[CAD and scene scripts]
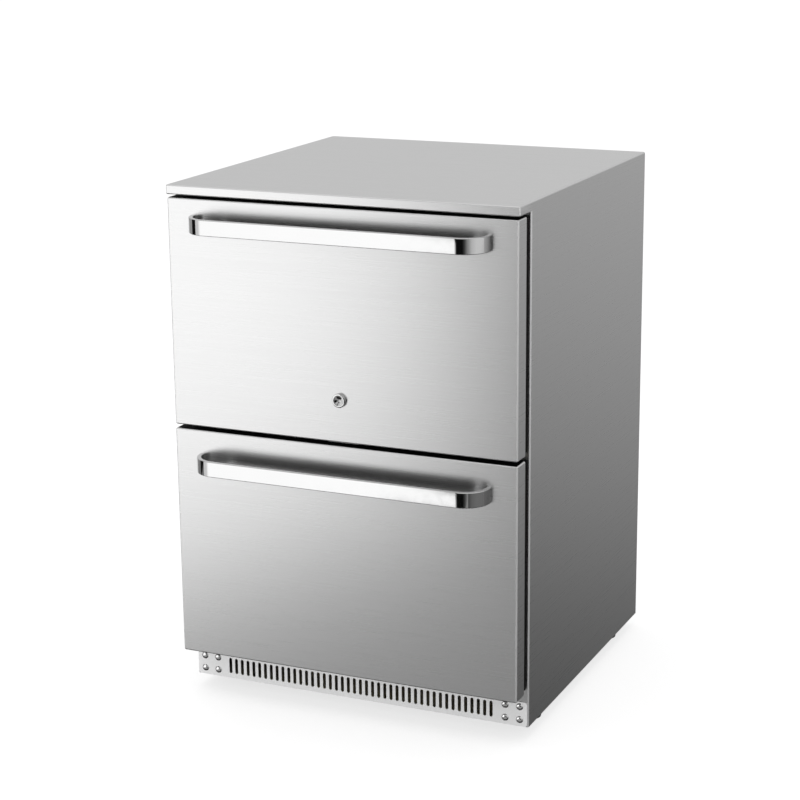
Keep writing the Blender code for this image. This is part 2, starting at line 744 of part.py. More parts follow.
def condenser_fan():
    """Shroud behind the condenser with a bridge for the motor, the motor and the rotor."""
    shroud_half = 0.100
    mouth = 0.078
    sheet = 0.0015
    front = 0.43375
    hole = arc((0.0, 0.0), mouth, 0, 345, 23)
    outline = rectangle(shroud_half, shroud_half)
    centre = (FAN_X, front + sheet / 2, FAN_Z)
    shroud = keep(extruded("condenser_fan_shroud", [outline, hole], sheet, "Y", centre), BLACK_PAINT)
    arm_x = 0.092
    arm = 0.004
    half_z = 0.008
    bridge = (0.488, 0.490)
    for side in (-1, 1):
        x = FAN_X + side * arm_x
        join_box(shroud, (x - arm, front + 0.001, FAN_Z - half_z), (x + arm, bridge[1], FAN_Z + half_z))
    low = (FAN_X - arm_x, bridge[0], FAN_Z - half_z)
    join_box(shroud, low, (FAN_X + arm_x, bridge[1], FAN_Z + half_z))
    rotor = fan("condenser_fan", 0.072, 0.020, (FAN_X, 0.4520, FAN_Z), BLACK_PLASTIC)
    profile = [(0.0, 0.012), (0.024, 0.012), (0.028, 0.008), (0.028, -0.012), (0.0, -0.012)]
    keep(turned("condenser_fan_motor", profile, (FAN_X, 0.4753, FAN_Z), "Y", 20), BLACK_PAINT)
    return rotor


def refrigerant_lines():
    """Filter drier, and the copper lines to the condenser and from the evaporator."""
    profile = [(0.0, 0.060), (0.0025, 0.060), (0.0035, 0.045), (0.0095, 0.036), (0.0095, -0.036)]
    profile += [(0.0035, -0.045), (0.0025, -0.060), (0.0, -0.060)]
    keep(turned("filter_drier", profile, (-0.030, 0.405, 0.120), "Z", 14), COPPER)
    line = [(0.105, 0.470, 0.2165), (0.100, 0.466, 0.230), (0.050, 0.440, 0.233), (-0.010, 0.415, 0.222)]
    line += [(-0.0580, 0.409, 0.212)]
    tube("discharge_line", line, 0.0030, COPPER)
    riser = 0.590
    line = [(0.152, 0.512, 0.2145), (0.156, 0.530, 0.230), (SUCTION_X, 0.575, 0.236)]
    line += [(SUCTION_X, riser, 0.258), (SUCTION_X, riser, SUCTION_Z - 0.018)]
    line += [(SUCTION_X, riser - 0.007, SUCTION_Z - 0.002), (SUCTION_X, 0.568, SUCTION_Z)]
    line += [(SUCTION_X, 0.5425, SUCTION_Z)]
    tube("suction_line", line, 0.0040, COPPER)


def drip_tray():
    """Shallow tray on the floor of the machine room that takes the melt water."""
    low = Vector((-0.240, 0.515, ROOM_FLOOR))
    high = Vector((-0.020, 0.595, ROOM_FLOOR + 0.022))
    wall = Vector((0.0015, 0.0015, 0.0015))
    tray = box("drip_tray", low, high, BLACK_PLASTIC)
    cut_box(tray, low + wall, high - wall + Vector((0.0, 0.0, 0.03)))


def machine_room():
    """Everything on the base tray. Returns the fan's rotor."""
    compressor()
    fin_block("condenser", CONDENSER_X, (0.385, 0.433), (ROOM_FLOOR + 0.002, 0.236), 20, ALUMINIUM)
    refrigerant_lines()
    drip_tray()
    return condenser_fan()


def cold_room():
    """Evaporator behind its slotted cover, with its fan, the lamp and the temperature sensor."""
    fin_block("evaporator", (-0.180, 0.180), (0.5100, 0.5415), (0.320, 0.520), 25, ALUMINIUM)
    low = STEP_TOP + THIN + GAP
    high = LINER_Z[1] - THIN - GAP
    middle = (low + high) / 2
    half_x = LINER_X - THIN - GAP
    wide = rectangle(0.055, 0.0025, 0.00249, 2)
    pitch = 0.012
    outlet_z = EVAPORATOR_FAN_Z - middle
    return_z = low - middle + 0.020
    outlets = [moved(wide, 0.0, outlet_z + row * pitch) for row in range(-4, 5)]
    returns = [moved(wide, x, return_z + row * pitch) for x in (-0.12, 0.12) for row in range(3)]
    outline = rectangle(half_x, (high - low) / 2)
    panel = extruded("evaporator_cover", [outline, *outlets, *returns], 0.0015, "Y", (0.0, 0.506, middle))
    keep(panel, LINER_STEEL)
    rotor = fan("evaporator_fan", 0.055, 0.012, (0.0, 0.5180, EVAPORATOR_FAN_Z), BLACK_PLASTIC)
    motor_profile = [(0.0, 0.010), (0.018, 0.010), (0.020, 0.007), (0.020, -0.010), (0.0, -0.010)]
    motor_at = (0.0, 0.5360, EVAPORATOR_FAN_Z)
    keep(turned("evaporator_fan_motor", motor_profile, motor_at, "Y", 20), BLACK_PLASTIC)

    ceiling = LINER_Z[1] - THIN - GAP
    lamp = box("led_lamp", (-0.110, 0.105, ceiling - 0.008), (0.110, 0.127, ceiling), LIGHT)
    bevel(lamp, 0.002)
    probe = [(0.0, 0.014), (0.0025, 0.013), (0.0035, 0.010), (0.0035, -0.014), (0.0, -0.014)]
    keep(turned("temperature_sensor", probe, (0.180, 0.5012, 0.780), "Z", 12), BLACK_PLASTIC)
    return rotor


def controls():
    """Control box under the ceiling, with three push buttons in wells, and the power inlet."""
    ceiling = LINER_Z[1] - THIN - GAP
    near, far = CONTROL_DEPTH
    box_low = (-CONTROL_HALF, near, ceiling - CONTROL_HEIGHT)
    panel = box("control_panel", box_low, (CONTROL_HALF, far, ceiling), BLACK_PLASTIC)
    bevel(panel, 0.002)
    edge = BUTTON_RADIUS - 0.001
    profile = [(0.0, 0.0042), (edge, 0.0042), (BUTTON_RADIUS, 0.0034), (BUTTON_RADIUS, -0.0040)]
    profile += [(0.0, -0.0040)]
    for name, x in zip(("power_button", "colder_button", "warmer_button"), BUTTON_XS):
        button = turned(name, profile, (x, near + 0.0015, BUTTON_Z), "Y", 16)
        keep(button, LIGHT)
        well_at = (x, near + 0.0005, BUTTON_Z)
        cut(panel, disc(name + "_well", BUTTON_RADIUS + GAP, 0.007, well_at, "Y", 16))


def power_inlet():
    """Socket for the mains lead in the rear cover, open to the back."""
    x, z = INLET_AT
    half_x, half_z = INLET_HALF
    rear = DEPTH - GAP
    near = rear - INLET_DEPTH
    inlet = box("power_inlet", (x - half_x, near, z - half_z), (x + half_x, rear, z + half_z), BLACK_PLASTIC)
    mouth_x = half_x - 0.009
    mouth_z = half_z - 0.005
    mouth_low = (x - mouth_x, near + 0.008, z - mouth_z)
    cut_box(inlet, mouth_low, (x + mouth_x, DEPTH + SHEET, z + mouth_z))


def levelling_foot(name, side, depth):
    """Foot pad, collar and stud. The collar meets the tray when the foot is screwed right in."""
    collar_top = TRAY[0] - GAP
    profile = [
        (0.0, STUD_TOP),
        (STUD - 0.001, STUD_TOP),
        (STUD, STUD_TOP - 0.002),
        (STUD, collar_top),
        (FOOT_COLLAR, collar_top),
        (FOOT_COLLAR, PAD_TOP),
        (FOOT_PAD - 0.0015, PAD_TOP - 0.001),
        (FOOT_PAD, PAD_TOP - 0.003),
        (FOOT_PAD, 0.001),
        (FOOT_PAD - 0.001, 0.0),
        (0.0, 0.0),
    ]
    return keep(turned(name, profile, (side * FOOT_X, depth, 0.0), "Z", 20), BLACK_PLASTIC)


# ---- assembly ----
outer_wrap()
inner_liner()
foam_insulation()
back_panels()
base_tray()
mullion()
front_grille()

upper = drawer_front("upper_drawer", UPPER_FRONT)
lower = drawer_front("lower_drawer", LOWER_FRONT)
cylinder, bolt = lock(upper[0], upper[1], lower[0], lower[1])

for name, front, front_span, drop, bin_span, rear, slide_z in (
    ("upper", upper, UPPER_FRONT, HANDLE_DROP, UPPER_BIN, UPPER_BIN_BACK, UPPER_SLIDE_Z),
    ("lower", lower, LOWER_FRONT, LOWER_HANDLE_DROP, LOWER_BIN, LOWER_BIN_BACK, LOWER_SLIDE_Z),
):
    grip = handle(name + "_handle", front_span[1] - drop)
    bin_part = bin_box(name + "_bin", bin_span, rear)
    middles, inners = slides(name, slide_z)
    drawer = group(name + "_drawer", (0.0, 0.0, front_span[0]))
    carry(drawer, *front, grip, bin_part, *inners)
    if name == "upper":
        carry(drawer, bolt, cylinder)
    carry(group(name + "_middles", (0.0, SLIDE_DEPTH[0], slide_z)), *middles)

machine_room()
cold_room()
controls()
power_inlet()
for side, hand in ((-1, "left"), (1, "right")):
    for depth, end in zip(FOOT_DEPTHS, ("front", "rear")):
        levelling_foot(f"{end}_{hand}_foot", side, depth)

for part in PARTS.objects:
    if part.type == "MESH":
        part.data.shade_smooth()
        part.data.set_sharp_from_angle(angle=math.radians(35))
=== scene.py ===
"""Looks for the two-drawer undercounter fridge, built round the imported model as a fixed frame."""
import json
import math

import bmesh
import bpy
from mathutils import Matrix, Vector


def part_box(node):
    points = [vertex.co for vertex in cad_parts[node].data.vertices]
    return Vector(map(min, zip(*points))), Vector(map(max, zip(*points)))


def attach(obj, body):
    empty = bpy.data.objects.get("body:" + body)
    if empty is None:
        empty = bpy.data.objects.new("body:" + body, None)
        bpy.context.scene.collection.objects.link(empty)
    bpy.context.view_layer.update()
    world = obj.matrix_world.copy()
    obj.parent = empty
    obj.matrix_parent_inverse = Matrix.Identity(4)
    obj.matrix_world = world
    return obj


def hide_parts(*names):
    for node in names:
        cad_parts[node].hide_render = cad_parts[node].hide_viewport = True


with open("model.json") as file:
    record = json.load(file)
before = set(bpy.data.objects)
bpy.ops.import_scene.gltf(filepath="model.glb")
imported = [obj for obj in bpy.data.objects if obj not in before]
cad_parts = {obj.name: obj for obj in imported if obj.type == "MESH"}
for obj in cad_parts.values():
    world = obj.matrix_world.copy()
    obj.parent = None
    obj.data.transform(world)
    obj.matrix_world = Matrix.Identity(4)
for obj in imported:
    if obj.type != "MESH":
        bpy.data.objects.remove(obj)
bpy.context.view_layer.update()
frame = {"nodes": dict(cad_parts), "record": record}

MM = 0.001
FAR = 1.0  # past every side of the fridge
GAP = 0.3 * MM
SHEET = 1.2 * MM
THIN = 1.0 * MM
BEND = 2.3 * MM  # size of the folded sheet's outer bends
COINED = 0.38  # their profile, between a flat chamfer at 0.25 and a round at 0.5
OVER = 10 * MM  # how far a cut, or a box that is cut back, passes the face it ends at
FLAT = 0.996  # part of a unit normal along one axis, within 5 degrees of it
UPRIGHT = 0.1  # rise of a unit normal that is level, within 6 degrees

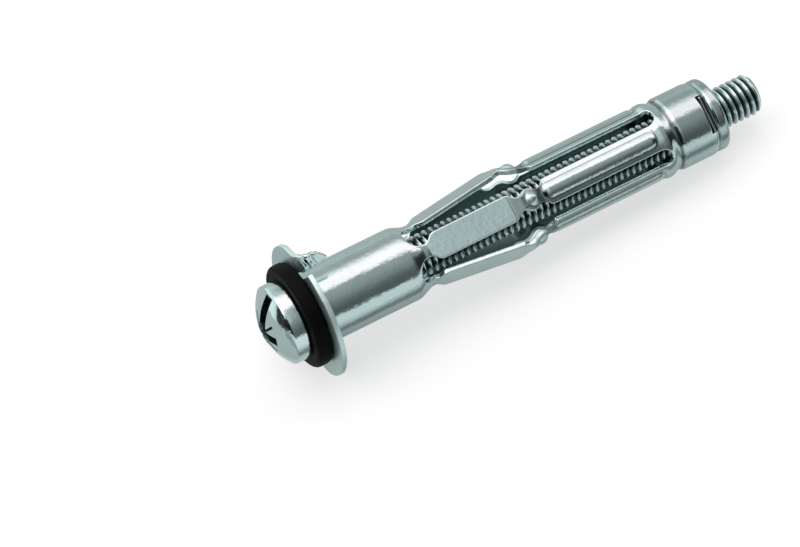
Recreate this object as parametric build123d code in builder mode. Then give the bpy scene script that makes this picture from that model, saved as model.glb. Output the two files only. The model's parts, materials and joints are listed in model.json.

Work to complete: Return the lines from the line with "for part in" through the line with "obj.parent = None", inclusive, exactly as they stand, and nothing else.

Task answer:
for part in PARTS.objects:
    if part.type == "MESH":
        part.data.shade_smooth()
        part.data.set_sharp_from_angle(angle=math.radians(35))
=== scene.py ===
"""Looks for the two-drawer undercounter fridge, built round the imported model as a fixed frame."""
import json
import math

import bmesh
import bpy
from mathutils import Matrix, Vector


def part_box(node):
    points = [vertex.co for vertex in cad_parts[node].data.vertices]
    return Vector(map(min, zip(*points))), Vector(map(max, zip(*points)))


def attach(obj, body):
    empty = bpy.data.objects.get("body:" + body)
    if empty is None:
        empty = bpy.data.objects.new("body:" + body, None)
        bpy.context.scene.collection.objects.link(empty)
    bpy.context.view_layer.update()
    world = obj.matrix_world.copy()
    obj.parent = empty
    obj.matrix_parent_inverse = Matrix.Identity(4)
    obj.matrix_world = world
    return obj


def hide_parts(*names):
    for node in names:
        cad_parts[node].hide_render = cad_parts[node].hide_viewport = True


with open("model.json") as file:
    record = json.load(file)
before = set(bpy.data.objects)
bpy.ops.import_scene.gltf(filepath="model.glb")
imported = [obj for obj in bpy.data.objects if obj not in before]
cad_parts = {obj.name: obj for obj in imported if obj.type == "MESH"}
for obj in cad_parts.values():
    world = obj.matrix_world.copy()
    obj.parent = None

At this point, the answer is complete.